Not satisfied? The standard human capital story suffers an analogous doubt: “If employers value academic skills so much, why are they so willing to believe whatever candidates tell them about their skills?” The world of work is weird, so no scrupulously mundane story is going to fit the facts.
READER COMMENTS
Dan Carroll
May 28 2014 at 1:19am
The individuals who are successful at lying also excel at other skills, namely persuasion. One could also hypothesize that the value of the degree is far less than meets the eye – a socially convenient admission ticket. Finally, employers are notoriously bad at interviewing and hiring, while at the same time convinced that they know what they are doing. The typical American interview process underperforms throwing darts at a wall of resumes. For someone who has an understanding of the psychology of non-verbal communication (most certainly not me), manipulating the process is usually fairly easy.
J
May 28 2014 at 1:23am
I’d just comment that people using phony credentials seem relatively rare. If one ignores the 463 degrees from diploma mills in government agencies (how many tens of thousands employees are there), there don’t seem to be that many instances. The people with degrees from diploma mills aren’t lying in the most conventional sense.
Also, three CEOs from fortune 500 companies in the last decade isn’t exactly many. I’d estimate that is about 3 of 1500. Perhaps it is more widespread, but dates on resumes would make it harder to fake and fit in. Also, employers likely rely on previous employers to vet earlier career details (that might get faked later). If lying about degrees is relatively rare, it might be completely rational to not check, especially the higher up someone has climbed whether the corporate or academic later.
How many of the readers of Bryan’s blog have checked with his alma mater to determine that he was in fact issued a diploma? Or better yet, how many of the journals he submits to have checked to make sure he got his diploma? I assume us and the journals, assume GMU checked it out before making him a professor, and I sincerely doubt Mr. Caplan will be asked for proof of his PhD for the rest of his career.
Zc
May 28 2014 at 8:41am
“How many of the readers of Bryan’s blog have checked with his alma mater to determine that he was in fact issued a diploma?”
Hmmm…drawing such a poor comparison certainly doesn’t bolster your argument. I read this blog because it’s interesting; I couldn’t care less what the poster’s credentials are. They could all be avatars created in the mind of a bored teenager, as long as the posts are interesting, I’ll keep coming back. Obviously that’s a bit different than an employer paying someone who lies about their credentials.
What’s really interesting is figuring out when these various people started using the fake credential — was it necessary to fulfill criteria to get a job, or was it an unnecessary ego-boosting resume polishing after the fact?
Bostonian
May 28 2014 at 10:54am
Is there data on how often human resources departments verify academic credentials before a job offer is made?

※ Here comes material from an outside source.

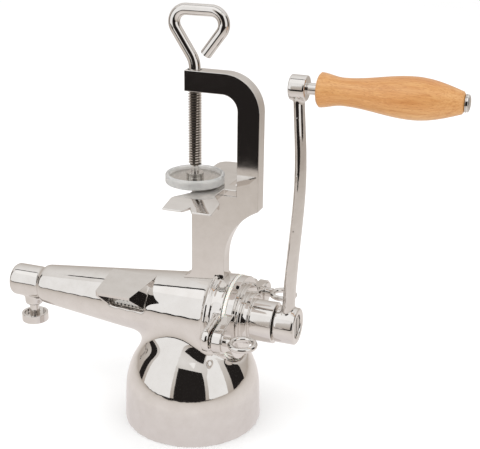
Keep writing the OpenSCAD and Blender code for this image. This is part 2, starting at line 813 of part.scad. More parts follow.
barrel_casting();
hopper_bell();
juice_chute();
strainer();
cover_gasket();
hub_cover();
hub_bush_inner();
hub_bush_outer();
thrust_washer();
clamp_frame();
jaw_plate();
eye_washer_front();
eye_screw_front();
eye_washer_rear();
eye_screw_rear();
pressure_plug();
pressure_screw();
clear_pad();
pad_disc();
clamp_screw();
swivel_rivet();
auger();
auger_shaft();
drive_key();
crank_arm();
crank_end_screw();
grip_bolt();
grip_spacer();
grip_washer();
grip_nut();
wood_grip();
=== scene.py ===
"""A hand-cranked stainless auger juicer with a table clamp, standing upside down on its hopper.

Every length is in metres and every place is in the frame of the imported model: the origin is the
centre of the hopper mouth on the floor, +X runs to the crank, -Y faces the juice window, +Z is up.
"""

import json
import math

import bpy
from bpy.props import FloatProperty, FloatVectorProperty, IntProperty, PointerProperty, StringProperty
from mathutils import Matrix, Vector


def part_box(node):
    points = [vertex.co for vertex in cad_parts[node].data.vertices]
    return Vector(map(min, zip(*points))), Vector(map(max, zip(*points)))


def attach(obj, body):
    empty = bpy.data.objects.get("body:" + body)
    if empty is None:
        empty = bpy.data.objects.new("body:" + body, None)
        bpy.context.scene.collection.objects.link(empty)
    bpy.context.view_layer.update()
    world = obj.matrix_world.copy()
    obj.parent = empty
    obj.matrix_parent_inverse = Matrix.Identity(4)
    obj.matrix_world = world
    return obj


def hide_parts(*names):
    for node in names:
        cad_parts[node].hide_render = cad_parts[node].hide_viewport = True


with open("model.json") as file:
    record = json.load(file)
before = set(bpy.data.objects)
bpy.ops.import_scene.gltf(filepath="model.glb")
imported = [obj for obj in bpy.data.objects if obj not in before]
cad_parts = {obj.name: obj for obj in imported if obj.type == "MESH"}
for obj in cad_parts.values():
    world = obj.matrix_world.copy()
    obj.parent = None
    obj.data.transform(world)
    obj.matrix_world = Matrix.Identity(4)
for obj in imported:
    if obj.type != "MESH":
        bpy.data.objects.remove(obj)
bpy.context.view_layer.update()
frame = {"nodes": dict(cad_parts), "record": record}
BODY_OF = {node: body for body, nodes in frame["record"]["behaviour"]["bodies"].items()
           for node in nodes}

bl_info = {
    "name": "Hand-Cranked Auger Juicer",
    "version": (1, 0, 0),
    "blender": (4, 5, 0),
    "location": "View3D > Sidebar > Juicer",
    "description": "Models and finishes a polished steel auger juicer around its packed frame",
    "category": "Object",
}

MM = 0.001
MERGE = 0.002 * MM
FLAT_ANGLE = math.radians(0.4)
SMOOTH_ANGLE = math.radians(38)
EASED_ANGLE = math.radians(32)
EASED_SHADING = math.radians(50)
SKIN_SHADING = math.radians(60)
THREAD_SHADING = math.radians(25)
NORMAL_WEIGHT = 60
PASS_STRENGTH = 0.5
CUP_STEPS = 96
BAR_STEPS = 40
LOW_BOSS_STEPS = 72
TOP_BOSS_STEPS = 64
NUT_STEPS = 64
DOME_STEPS = 10
FULL_TURN = 2 * math.pi


# ---------- sizes and colours that a user may change ----------
def length(name, description, default):
    """A length property in metres."""
    return FloatProperty(name=name, description=description, default=default, min=0.0,
                         unit="LENGTH", subtype="DISTANCE", precision=5)


def colour(name, description, default):
    """An sRGB hex colour property."""
    return StringProperty(name=name, description=description, default=default)


def count(name, description, default):
    """A whole number property."""
    return IntProperty(name=name, description=description, default=default)


class CastingSettings(bpy.types.PropertyGroup):
    """How the hand-finished castings are blended."""
    body_cell: length("Body cell", "Cell of the mesh that blends barrel and hopper", 1.25 * MM)
    arm_cell: length("Arm cell", "Cell of the mesh that blends the arm into its bosses",
                     0.62 * MM)
    body_passes: count("Body passes", "Polishing passes over the body", 8)
    arm_passes: count("Arm passes", "Polishing passes over the arm", 10)
    fillet_passes: count("Fillet passes", "Extra passes where the hopper meets the barrel", 700)
    fillet_reach: length("Fillet reach", "How far the fillet spreads from the join", 22.0 * MM)
    boss_fillet_passes: count("Boss fillet passes", "Extra passes where the arm meets its bosses",
                              12)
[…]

It’s my impression that employers of high school graduates almost never ask about the courses taken or the GPA. Students only get credit for doing well in high school, as opposed to just graduating, by going to a selective college. If high school seniors with SAT scores of 2100 and GPAs of 3.9 could get different jobs from high school seniors with SAT scores of 1200 and GPAs of 2.0, there would be less demand for the college degree.
There should be electronic high school transcripts that employers can easily obtain with the permission of job applicants. I don’t think this is true at present.
JKB
May 28 2014 at 10:58am
So less signaling or human capital and more barrier to entry.
Over my career, I signed on quite a few licensed mariners. The most important threshold was the license (documents for crew) which was needed to meet regulatory requirements. In later years, the unofficial tend was toward licensed and graduate of a maritime academy. While a license didn’t necessarily indicate competence, the license and degree were even more hit or miss. All the while, those with the skills were unemployable because they didn’t have the license and it became harder to get the license without going through an academy (skills required a lot of time and the layers of certification took money and time away from sailing where the sea time required to test was earned). From what I understand, the stringency of the testing and sea time varied depending on the number of bodies the industry needed.
James
May 28 2014 at 11:15am
In the early days of Facebook, you had to prove you belonged to a college network by providing your University email address. Why not do the same on job applications? Universities can be strict handing out their email addresses. You could even add a certifying feature that imprints your years of attendance, GPA, Major, and classes taken much like a signature block.
EclectEcon
May 28 2014 at 11:20am
Speaking of phony credentials, how many people actually check out the publications listed on the curriculum vitae academics?
Daublin
May 29 2014 at 10:19am
Why do you say that employers are “willing to believe whatever candidates tell them about their skills?”?
That does not match my experience. The HR department will just look at your resume, but a standard policy for interviewing for a technical job is to ask the candidate to work through problems similar to what they will be doing on the job.
Once hired, employees are regularly reviewed, and that review includes peer assessment of what everyone is capable of doing.
Granted, these are *technical* jobs, where you actually do something measurable. It’s rather different in academia, where the university wants professors that are well-regarded and will pull in funding.
LD Bottorff
Jun 3 2014 at 9:04pm
When applying for adjunct positions at two local colleges, the only way my degrees were accepted was via a copy of my transcript sent directly from the universities that I attended. I hope this is standard now, but it wasn’t always. In my final semester of my Master’s program, we had one teacher who was simply horrible. After enough students complained, the teacher was asked to provide his credentials. That was the last we saw of him.
Floccina
Jun 4 2014 at 2:53pm
Interestingly in the cases that I am familiar with they are fired for lying rather than for ineptitude.
2 more cases George O’Leary (football coach). Waylon Clifton (police chief).